Is this biased? I think it isn't per wikipedia, but don't really know what it means or how to demonstrate it.

Part 4 Assuming $H^2/a\sim\chi^2_2$, let $a_0>a_1$ be two positive reals, let $\alpha\in]0,1[$. Now construct a Neyman-Pearson test for hypotheses $H_0:a=a_0$ and $H_1: a=a_1$. From this deduce an optimal test of level $\alpha$ for hypotheses $H0:a>a_0$ versus $H1:a<a_1$.

What I have so far is I need to compare likelihood functions as so: \begin{align} L(a_1)>KL(a_0)&\Leftrightarrow \frac{x}{a_1}\exp\left(-\frac{x^2}{2a_1}\right) > K\frac{x}{a_0}\exp\left(-\frac{x^2}{2a_0}\right)\\ &\Leftrightarrow K < \frac{a_1}{a_0}\exp\left(x^2\left( \frac{1}{2a_0}-\frac{1}{2a_1} \right)\right) \end{align}

I don't know how to continue and construct the test.

Part 5 Carry out a test with $\alpha=10%$ for the hypothesis in Part 2. We are given the R-output for qchisq with parameter 1 in ${0.05,0.1,0.9,0.95}$ and the second parameter in ${8,16}$ so 8 values total. Comment if you want me to add them all in.

Thanks for any help/explanation

2

There are 2 best solutions below

0
On

Part 2: I think the inequality is slightly incorrect, assuming "6m flood only happens once every thousand years" means "6m or greater floods happen no more frequently than once in 1000 years": instead of $F(6) < 0.001$ it should be $F(6) \leq 0.999$ and, thus, $a \leq 6/(\ln 10) \approx 2.6$.

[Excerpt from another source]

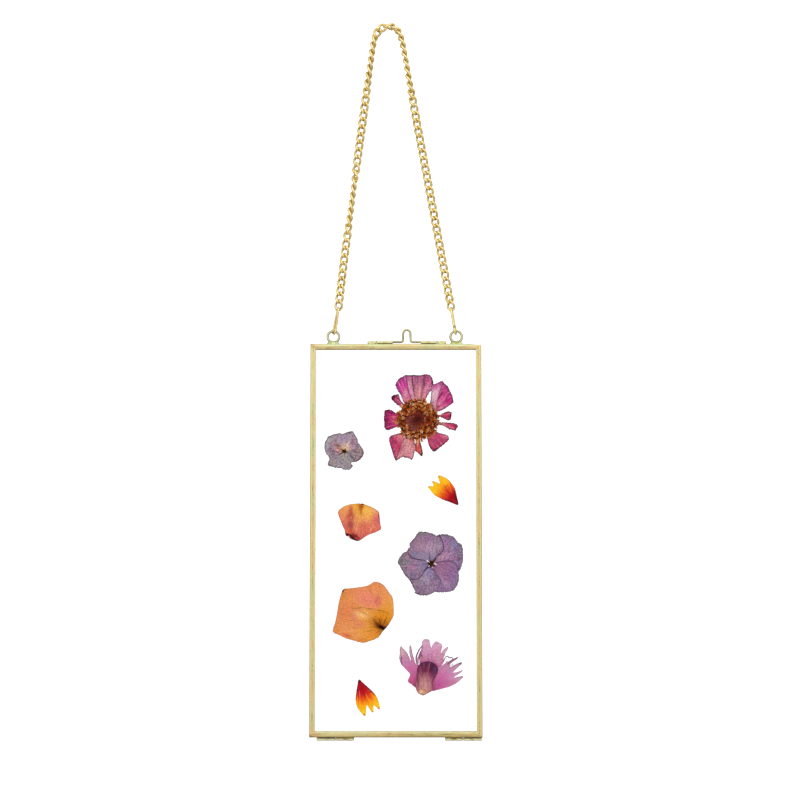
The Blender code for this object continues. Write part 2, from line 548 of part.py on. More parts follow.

Part 3: An estimate is not biased if its expected value is equal to estimated parameter's value (https://en.wikipedia.org/wiki/Estimator#Bias). In this case, $\mathsf{E} (2 n)^{-1} \sum_{i=1}^n H_i^2 = (2 n)^{-1} n \mathsf{E} H^2 = 2^{-1} \cdot 2 a = a$ (where $H_i$ are $n$ i.i.d. random variables with specified distribution), so it is, indeed, unbiased.

Part 4: The next step is to calculate $K$ as function of $\alpha$, so that the probability of observation results belonging to rejection region if null hypothesis is true $\Pr(\{x: L(x, a_1) > K L(x, a_0\}; a_0) = \alpha$. Note that it depends on an array of observation results, not just a single one.

0
On

$$ \operatorname{E}\left( \frac 1 {2n} \sum_{i=1}^n X_i^2 \right) = \frac 1 {2n} \sum_{i=1}^n \operatorname{E}(X_i^2) = \frac 1 {2n} n\operatorname{E}(X_1^2), \tag 1 $$ so showing unbiasedness just requires finding that last expected value. \begin{align} \operatorname{E}(X_1^2) & = \int_0^\infty x^2 f(x)\,dx = \int_0^\infty x^2 \frac{x}{a}\exp\left(-\frac{x^2}{2a}\right) \, dx \\[10pt] & = \int_0^\infty x^2 \exp\left( -\frac{x^2}{2a} \right) \left( \frac x a \, dx \right) \\[10pt] & = \int_0^\infty 2au \exp(-u)\,du \quad\text{where }u = \frac{x^2}{2a} \\[10pt] & = 2a\int_0^\infty u e^{-u}\,du = 2a. \end{align} Plug that into $(1)$, getting $\dfrac 1 {2n} \cdot n\cdot 2a = a$, so this is indeed unbiased.

In part 2, you have $$ \exp\left(-\frac{18}{a}\right)<0.999 $$ $$ \frac{-18} a < \log 0.999 $$ $$ \frac{18} a > - \log 0.999 $$ $$ \frac a {18} < \frac{-1}{\log0.999} $$ $$ a < \frac{-18}{\log 0.999}. $$

You seem to have $a_0>a_1$. You seem to be using likelihood functions based only on a single observation. You need $$ L(a) = \frac{\prod_{i=1}^n x_i}{a^n} \exp\left( \frac{-\sum_{i=1}^n x_i^2}{2a} \right) $$ Thus your inequality $L(a_1)>KL(a_0)$ becomes

$$ K < \frac{a_1^n}{a_0^n}\exp\left( \left(\frac{1}{2a_0}-\frac{1}{2a_1}\right) \sum_{i=1}^n x_i^2 \right) $$ Since $\dfrac 1 {2a_0} - \dfrac 1 {2a_1}<0$ and $\exp$ is an increasing function, the solution occurs when $\sum_{i=1}^n x_i^2 < c$, for some $c$. Find the value of $c$ for which the sum is less than $c$ with probability equal to the level of your test.